North Fulton 'Wireside Chat' Call Finds Anti-Rail Sentiment

The Atlanta Regional Commission hosted a telephone town hall Wednesday, to answer questions posed by North Fulton residents about the upcoming TSPLOST vote.


Transit was on the minds of Sandy Springs residents and many others during Wednesday night’s "Wireside Chat" for North Fulton county. Many residents expressed concern over MARTA's portion of the Transportation Special Purpose Local Option Sales Tax (TSPLOST) . 

According to the Atlanta Regional Commission, between both the North Fulton and Cobb calls Wednesday evening, nearly 4,500 people took part in the telephone town hall meetings.

Johns Creek Mayor Mike Bodker and Fulton County Chairman John Eaves took questions from local residents on everything from how long the tax will last to specifics about why light rail expansion into North Fulton is cost-effective or even beneficial.

Eaves told callers that he believes MARTA needs to expand to become more accessible and therefore more useful to a wider group of metro area residents. In response to a question about the self-sustainability of the region's transit system, he said more resources were needed now so that it can be a more effective system in the long run, bringing us up to the standards of other big metropolitan cities.

When sentiments of distrust over where the money would actually go and if the tax would ever really end were brought up, Bodker jumped in to say that, while a small group of people decided to extend the Georgia 400 tolls without the consent of the people, that wouldn't happen with the tax. He reviewed the process for the implementation, which, first identifies projects to be funded; and second, puts the option to a vote by the people.

"These projects went through a great scrutiny," he said. "This tax is not intended to create more tax."

Additionally, Bodker said a citizen's advisory committee would keep an eye on the revenue brought in by the tax to ensure it was going to the areas it was supposed to go. A public website would be created and updated with their findings so other citizens could review the intake, as well.

In response to a question about why the gas tax wasn't raised to fund transportation projects, instead of the TSPLOST, the panel replied that there had been no political will to do so.

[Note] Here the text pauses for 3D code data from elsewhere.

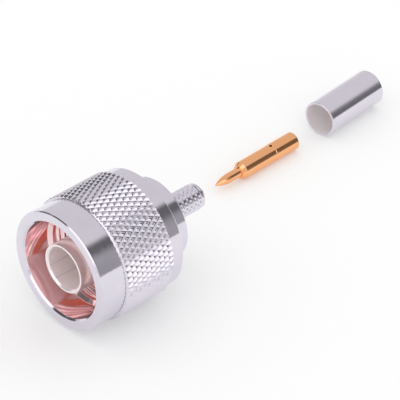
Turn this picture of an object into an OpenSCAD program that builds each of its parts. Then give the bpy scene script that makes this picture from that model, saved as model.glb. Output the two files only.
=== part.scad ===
// Crimp-on type N plug for a thin coaxial cable, as it comes before it is fitted.
// The plug lies on the knurl of its coupling nut. Its centre pin and its crimp ferrule
// lie behind it on the same surface, in the order in which they go onto the cable.
// The origin is the centre of the outer contact's front face, the plane from which
// the interface's lengths are measured. +X runs along the plug to the cable, +Z is up.

/* [Coupling nut] */
// Length of the nut
nut_len = 16.4; // [16:0.1:20]
// How far the nut's front face stands before the outer contact's front face
face_setback = 0.85; // [0.4:0.05:1.5]
// Diameter of the smooth band in front of the knurl
front_band_d = 19.7; // [19.5:0.1:19.9]
// Length of the smooth band in front of the knurl
front_band_len = 4.65; // [3.5:0.05:6]
// Diameter of the smooth shoulder behind the knurl
rear_band_d = 19.8; // [19.5:0.1:20]
// Chamfer on the nut's outer edges
nut_edge = 0.2; // [0.1:0.05:0.4]
// Diameter of the plain bore at the mouth
mouth_d = 16; // [15.9:0.1:16.6]
// Depth of the plain bore at the mouth
mouth_len = 4.7; // [3.5:0.1:6]
// Chamfer at the mouth's edge
mouth_edge = 0.25; // [0.1:0.05:0.5]
// Bore over the crests of the 5/8-24 thread
thread_bore_d = 14.8; // [14.7:0.05:15]
// Diameter of the relief behind the thread
relief_d = 15.9; // [15.3:0.1:16.4]
// Length of the relief behind the thread
relief_len = 2; // [1:0.1:3]

/* [Knurl] */
// Diameter over the tips of the diamonds
knurl_d = 20.6; // [20.4:0.1:22]
// Length of the knurled band with its end chamfers
knurl_len = 9.4; // [7:0.1:10]
// Depth of the grooves
knurl_depth = 0.36; // [0.2:0.02:0.44]
// Number of diamonds in one ring
knurl_count = 66; // [48:1:80]
// Angle of the grooves to the axis
knurl_angle = 27; // [20:1:45]
// Length of the chamfer at each end of the knurl
knurl_edge = 0.35; // [0.2:0.05:0.6]

/* [Body] */
// Distance of the gasket seat behind the outer contact's front face
seat_depth = 9.6; // [9.2:0.1:10]
// Diameter of the flange that the nut pulls on
flange_d = 14.2; // [13.9:0.05:14.3]
// Thickness of the flange
flange_len = 2.6; // [1.8:0.1:2.8]
// Diameter of the barrel that the nut turns on
barrel_d = 13.6; // [13:0.1:13.8]
// Length of the barrel that stands out behind the nut
barrel_proud = 4; // [2:0.1:8]
// Chamfer at the barrel's rear edge
barrel_edge = 0.3; // [0.1:0.05:0.6]
// Thickness of the barrel's rear wall
back_wall = 2; // [1:0.1:3]
// Length of the crimp stem
stem_len = 8.3; // [7:0.1:12]
// Diameter of the stem's gripping band
stem_d = 4.32; // [4:0.02:4.6]
// Diameter of the neck at the stem's root
neck_d = 3.84; // [3.7:0.02:4]
// Length of the neck at the stem's root
neck_len = 1.5; // [0.5:0.1:3]
// Length of the rounded lip at the stem's end
lip_len = 0.8; // [0.3:0.1:1.5]
// Diameter of the stem's end face
lip_d = 3.56; // [3.5:0.02:3.7]
// Bore through the stem, for the cable's dielectric
stem_bore_d = 3.2; // [3.14:0.02:3.3]

/* [Outer contact] */
// Outer diameter of the contact tube
tube_d = 8.12; // [8.03:0.01:8.2]
// Bore of the contact tube
tube_bore_d = 7; // [6.9:0.02:7.2]
// Bevel inside the tube's front edge
tube_bevel = 0.25; // [0.1:0.05:0.35]
// Rounding outside the tube's front edge
tube_edge = 0.1; // [0.05:0.01:0.15]
// Diameter of the collar that is pressed into the body
collar_d = 10.4; // [10:0.1:10.8]
// How far the collar stands before the gasket seat
collar_proud = 1.6; // [1:0.1:1.8]
// Depth of the collar's seat in the body
collar_seat = 3; // [2:0.1:4]

/* [Gasket and retaining ring] */
// Thickness of the gasket
gasket_len = 1.9; // [1.7:0.1:2.4]
// Outer diameter of the gasket
gasket_d = 14; // [13.6:0.1:14.1]
// Rounding of the gasket's edges
gasket_edge = 0.3; // [0.1:0.05:0.5]
// Width of the split retaining ring along the axis
ring_len = 1; // [0.7:0.05:1.2]
// Outer diameter of the retaining ring
ring_d = 14.5; // [14.3:0.1:14.7]
// Inner diameter of the retaining ring
ring_bore_d = 12.3; // [12:0.1:12.6]
// Gap at the ring's split
ring_gap = 2; // [1:0.2:4]
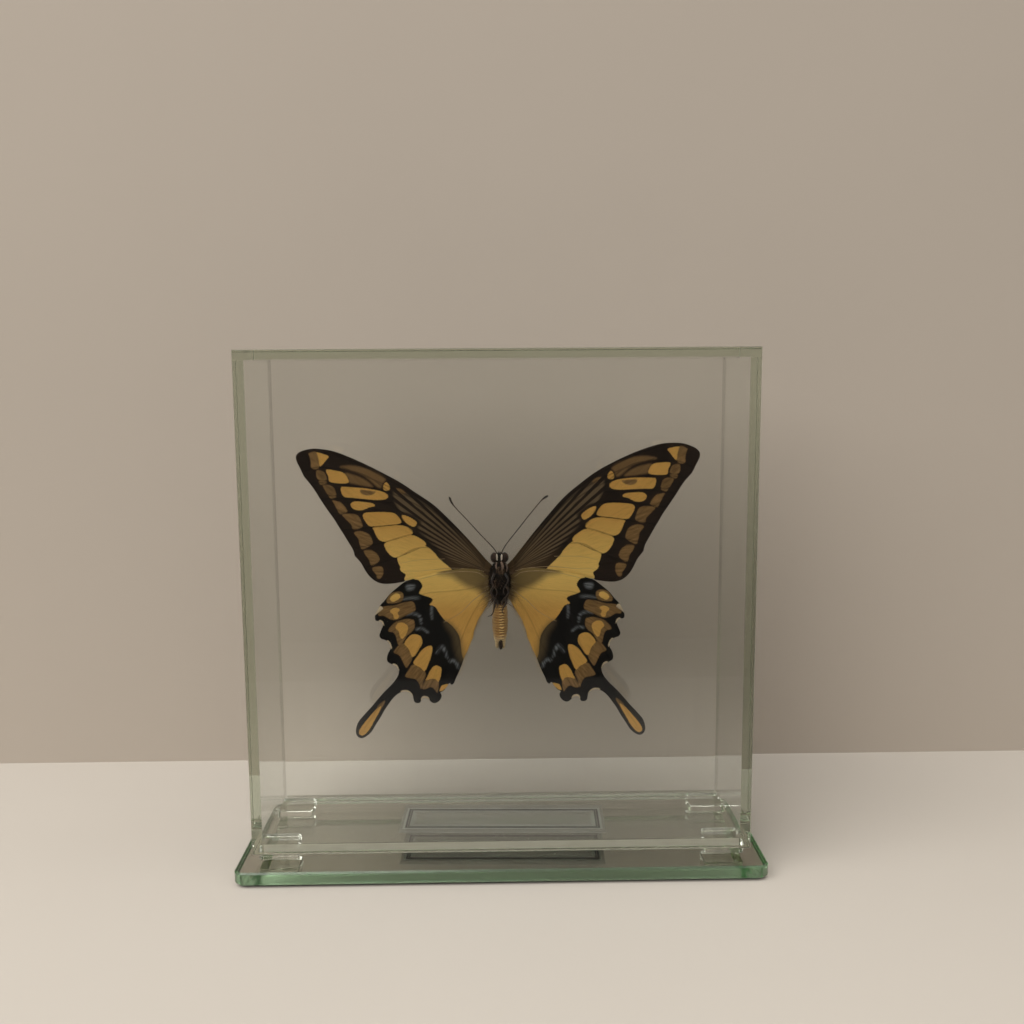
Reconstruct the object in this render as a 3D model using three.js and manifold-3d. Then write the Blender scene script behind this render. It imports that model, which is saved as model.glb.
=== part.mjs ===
// A spread swallowtail butterfly in a clear glass case that stands on a mirror-backed base.
// Millimetres, +Z up, +X to the right, +Y away from the side that shows the butterfly's underside.
// The origin is the centre of the base's underside.
import * as THREE from 'three';
import { mergeVertices } from 'three/addons/utils/BufferGeometryUtils.js';
import Module from 'manifold-3d';

const wasm = await Module();
wasm.setup();

// Base: a bevelled mirror plate on a thin black backing sheet.
const BASE_WIDTH = 160;
const BASE_DEPTH = 52;
const BASE_THICKNESS = 4;
const BASE_CORNER_RADIUS = 3.5;
const BASE_ARRIS = 0.5;
const BACKING_THICKNESS = 0.8;
const BACKING_INSET = 1.5;
const BACKING_ARRIS = 0.1;
// Case: six panes of thin float glass, glued edge to face.
const CASE_WIDTH = 150;
const CASE_DEPTH = 42;
const CASE_HEIGHT = 150;
const PANE = 2.8;
const PANE_ARRIS = 0.1;
const GLUE_LINE = 0.05;
// Feet: four small glass blocks between the base and the case.
const FOOT_WIDTH = 12;
const FOOT_DEPTH = 8.4;
const FOOT_HEIGHT = 3.2;
const FOOT_ARRIS = 0.35;
const FOOT_INSET_X = 1;
const FOOT_INSET_Y = 3.4;
// Label: a printed film under the bottom pane.
const LABEL_LENGTH = 64.5;
const LABEL_WIDTH = 21;
const LABEL_THICKNESS = 0.15;
const LABEL_ARRIS = 0.02;
const LABEL_X = 0.4;
const LABEL_TURN = THREE.MathUtils.degToRad(-1.8);
// Butterfly: heights are above the underside of the base.
const WING_THICKNESS = 0.4;
const WING_RISE = THREE.MathUtils.degToRad(3);
const FOREWING_Y = -0.4;
const HINDWING_Y = -1.3;
const WING_ROOT = 4.0;
const VEIN_RADIUS = 0.34;
const BODY_Y = -2.6;
const THORAX = { z: 86.6, rx: 3.4, ry: 4.2, rz: 7.2 };
const HEAD = { z: 94.5, rx: 1.7, ry: 1.9, rz: 1.9 };
const EYE = { x: 1.75, z: 94.6, r: 1.3 };
const HEAD_FORWARD = 0.2;
const EYE_FORWARD = 0.4;
const EYE_STRETCH = 1.2;
const ROD_RADIUS = 0.8;
const ROD_GAP = 0.3;

const baseTop = BACKING_THICKNESS + BASE_THICKNESS;
const caseBottom = baseTop + FOOT_HEIGHT;
const caseTop = caseBottom + CASE_HEIGHT;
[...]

Information about the July 31 regional transportation referendum, including fact sheets about the 157 projects on the list, is available on the ARC website.

Bob June 08, 2012 at 02:18 PM
Just another waste of taxpayer money. Like the Obama sidewalks and crosswalks we are getting, this is using taxpayer dollars to benefit a few. Fulton county should find ways to cut spending and reduce taxes rather than creating something that is not needed.
Susan Grimes June 08, 2012 at 03:28 PM
Get the facts on the transportation referendum before you decide how to vote. Join a Wireside Chat to ask questions and hear what local officials and transportation planners have to say about the referendum projects. To sign up for a Wireside Chat or listen to audio from previous chats, go to: http://bit.ly/JjUjXO
Marleen June 08, 2012 at 04:07 PM
Let me think: we need to vote to give more of our money to people who have been poor stewards of our money in the past. Isn't past behavior an indicator of future behavior?
Susan Grimes June 08, 2012 at 04:28 PM
Marleen, See FAQs for the transportation referndum at: http://bit.ly/LDFX1k. There are many protections built into this legislation. For Example: "The Transportation Investment Act was specifically designed with the concerns about the 400 toll extension in mind. The law will not allow the tax to be extended beyond the 10 years without a vote of the people. The referendum projects, similar to Special Local Option Sales Taxes (SPLOST), are a contract with the region’s citizens." Get informed before you vote: http://bit.ly/JjUjXO
KellyW June 10, 2012 at 03:52 PM
The improvement of current rail programs as well as the addition of new light rail transit options such as The Beltline Project are crucial for the sustained growth of the city of Atlanta and Metro Atlanta. The transportation infrastructure that we currently has was not built for the increased need for transportation that we have now with more people moving to Georgia and to the city. This referendum needs to be passed to ensure that our transportation stays up to par with the needs of the city.